### DATASET EXTRACT ###

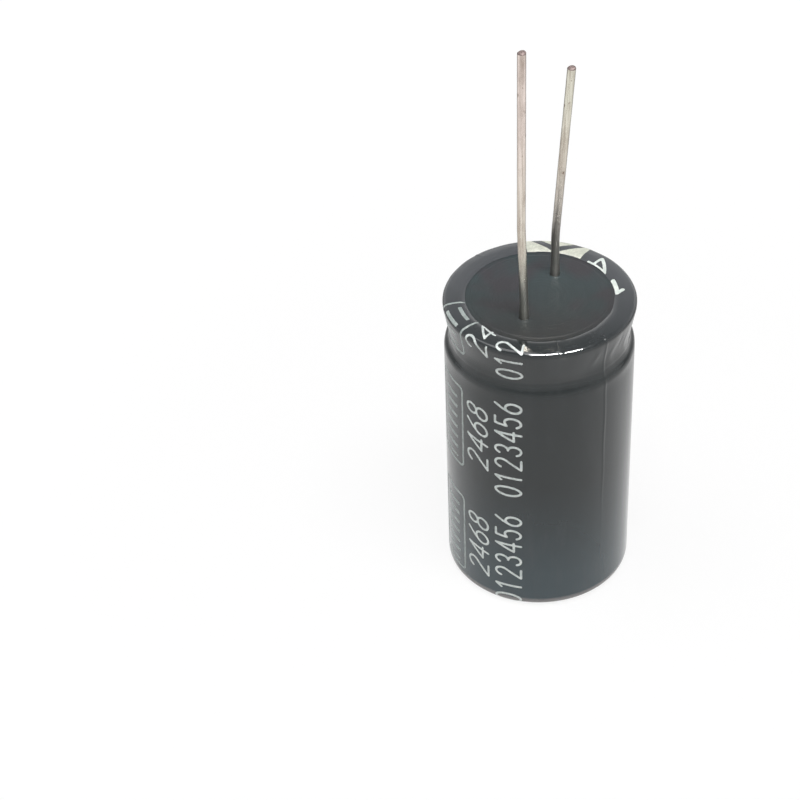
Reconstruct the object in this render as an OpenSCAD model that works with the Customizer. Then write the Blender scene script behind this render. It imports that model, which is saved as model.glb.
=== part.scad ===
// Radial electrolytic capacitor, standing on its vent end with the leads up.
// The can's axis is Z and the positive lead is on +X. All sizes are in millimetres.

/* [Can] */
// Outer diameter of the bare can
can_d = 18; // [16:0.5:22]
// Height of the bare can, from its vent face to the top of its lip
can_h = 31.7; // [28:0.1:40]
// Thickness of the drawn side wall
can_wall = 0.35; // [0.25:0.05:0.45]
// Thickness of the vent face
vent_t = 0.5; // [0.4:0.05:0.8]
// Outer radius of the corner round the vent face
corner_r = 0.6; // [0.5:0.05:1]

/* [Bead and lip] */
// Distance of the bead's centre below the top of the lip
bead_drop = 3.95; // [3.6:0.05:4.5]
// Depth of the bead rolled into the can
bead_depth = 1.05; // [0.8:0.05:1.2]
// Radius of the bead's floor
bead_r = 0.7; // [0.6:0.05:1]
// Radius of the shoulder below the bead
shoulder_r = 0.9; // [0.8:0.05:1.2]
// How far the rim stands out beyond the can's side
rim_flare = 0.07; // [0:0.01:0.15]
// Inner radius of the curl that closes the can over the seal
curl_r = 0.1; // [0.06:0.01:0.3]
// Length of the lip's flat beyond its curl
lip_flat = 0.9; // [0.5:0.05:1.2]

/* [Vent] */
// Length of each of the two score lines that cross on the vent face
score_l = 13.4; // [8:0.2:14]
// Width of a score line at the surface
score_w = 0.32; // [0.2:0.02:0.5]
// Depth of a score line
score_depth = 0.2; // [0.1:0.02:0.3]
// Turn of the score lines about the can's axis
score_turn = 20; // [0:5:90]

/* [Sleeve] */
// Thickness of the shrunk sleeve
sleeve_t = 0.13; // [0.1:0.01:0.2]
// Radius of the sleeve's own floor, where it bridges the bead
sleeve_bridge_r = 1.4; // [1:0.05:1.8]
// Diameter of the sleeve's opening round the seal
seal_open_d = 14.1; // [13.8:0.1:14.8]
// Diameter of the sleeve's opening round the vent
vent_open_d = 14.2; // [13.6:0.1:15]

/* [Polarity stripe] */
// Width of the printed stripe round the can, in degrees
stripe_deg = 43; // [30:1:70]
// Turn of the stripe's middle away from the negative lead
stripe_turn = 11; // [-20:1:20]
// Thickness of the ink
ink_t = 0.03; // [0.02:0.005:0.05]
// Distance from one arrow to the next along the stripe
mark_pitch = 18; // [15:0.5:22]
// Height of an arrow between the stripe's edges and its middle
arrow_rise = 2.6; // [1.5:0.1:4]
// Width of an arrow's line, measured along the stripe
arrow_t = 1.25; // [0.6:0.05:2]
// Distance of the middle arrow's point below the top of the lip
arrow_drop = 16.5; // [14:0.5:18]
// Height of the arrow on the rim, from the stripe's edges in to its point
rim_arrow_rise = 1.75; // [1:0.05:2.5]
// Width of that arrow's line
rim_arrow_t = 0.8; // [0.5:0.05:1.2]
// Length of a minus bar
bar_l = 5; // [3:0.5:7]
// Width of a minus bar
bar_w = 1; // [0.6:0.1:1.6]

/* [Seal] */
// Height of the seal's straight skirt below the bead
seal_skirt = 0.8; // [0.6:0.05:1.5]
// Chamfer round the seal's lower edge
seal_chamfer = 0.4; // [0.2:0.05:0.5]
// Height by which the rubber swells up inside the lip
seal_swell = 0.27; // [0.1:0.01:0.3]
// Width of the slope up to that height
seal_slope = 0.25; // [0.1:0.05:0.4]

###

**PROBLEM TO WORK ON**.
Copy out each line exactly.

**CORRECT RESULT**.
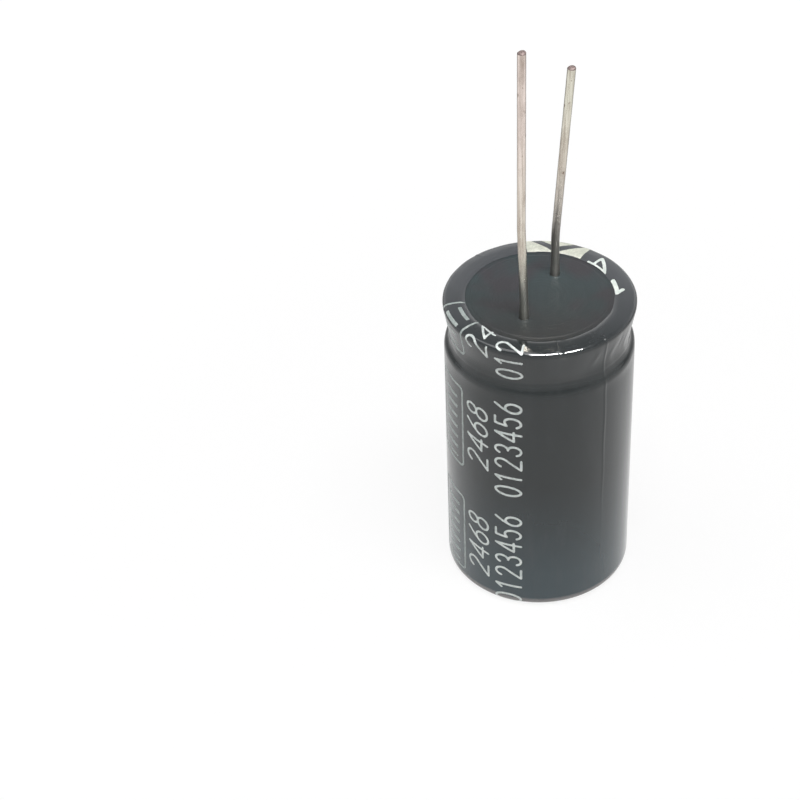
Reconstruct the object in this render as an OpenSCAD model that works with the Customizer. Then write the Blender scene script behind this render. It imports that model, which is saved as model.glb.
=== part.scad ===
// Radial electrolytic capacitor, standing on its vent end with the leads up.
// The can's axis is Z and the positive lead is on +X. All sizes are in millimetres.

/* [Can] */
// Outer diameter of the bare can
can_d = 18; // [16:0.5:22]
// Height of the bare can, from its vent face to the top of its lip
can_h = 31.7; // [28:0.1:40]
// Thickness of the drawn side wall
can_wall = 0.35; // [0.25:0.05:0.45]
// Thickness of the vent face
vent_t = 0.5; // [0.4:0.05:0.8]
// Outer radius of the corner round the vent face
corner_r = 0.6; // [0.5:0.05:1]

/* [Bead and lip] */
// Distance of the bead's centre below the top of the lip
bead_drop = 3.95; // [3.6:0.05:4.5]
// Depth of the bead rolled into the can
bead_depth = 1.05; // [0.8:0.05:1.2]
// Radius of the bead's floor
bead_r = 0.7; // [0.6:0.05:1]
// Radius of the shoulder below the bead
shoulder_r = 0.9; // [0.8:0.05:1.2]
// How far the rim stands out beyond the can's side
rim_flare = 0.07; // [0:0.01:0.15]
// Inner radius of the curl that closes the can over the seal
curl_r = 0.1; // [0.06:0.01:0.3]
// Length of the lip's flat beyond its curl
lip_flat = 0.9; // [0.5:0.05:1.2]

/* [Vent] */
// Length of each of the two score lines that cross on the vent face
score_l = 13.4; // [8:0.2:14]
// Width of a score line at the surface
score_w = 0.32; // [0.2:0.02:0.5]
// Depth of a score line
score_depth = 0.2; // [0.1:0.02:0.3]
// Turn of the score lines about the can's axis
score_turn = 20; // [0:5:90]

/* [Sleeve] */
// Thickness of the shrunk sleeve
sleeve_t = 0.13; // [0.1:0.01:0.2]
// Radius of the sleeve's own floor, where it bridges the bead
sleeve_bridge_r = 1.4; // [1:0.05:1.8]
// Diameter of the sleeve's opening round the seal
seal_open_d = 14.1; // [13.8:0.1:14.8]
// Diameter of the sleeve's opening round the vent
vent_open_d = 14.2; // [13.6:0.1:15]

/* [Polarity stripe] */
// Width of the printed stripe round the can, in degrees
stripe_deg = 43; // [30:1:70]
// Turn of the stripe's middle away from the negative lead
stripe_turn = 11; // [-20:1:20]
// Thickness of the ink
ink_t = 0.03; // [0.02:0.005:0.05]
// Distance from one arrow to the next along the stripe
mark_pitch = 18; // [15:0.5:22]
// Height of an arrow between the stripe's edges and its middle
arrow_rise = 2.6; // [1.5:0.1:4]
// Width of an arrow's line, measured along the stripe
arrow_t = 1.25; // [0.6:0.05:2]
// Distance of the middle arrow's point below the top of the lip
arrow_drop = 16.5; // [14:0.5:18]
// Height of the arrow on the rim, from the stripe's edges in to its point
rim_arrow_rise = 1.75; // [1:0.05:2.5]
// Width of that arrow's line
rim_arrow_t = 0.8; // [0.5:0.05:1.2]
// Length of a minus bar
bar_l = 5; // [3:0.5:7]
// Width of a minus bar
bar_w = 1; // [0.6:0.1:1.6]

/* [Seal] */
// Height of the seal's straight skirt below the bead
seal_skirt = 0.8; // [0.6:0.05:1.5]
// Chamfer round the seal's lower edge
seal_chamfer = 0.4; // [0.2:0.05:0.5]
// Height by which the rubber swells up inside the lip
seal_swell = 0.27; // [0.1:0.01:0.3]
// Width of the slope up to that height
seal_slope = 0.25; // [0.1:0.05:0.4]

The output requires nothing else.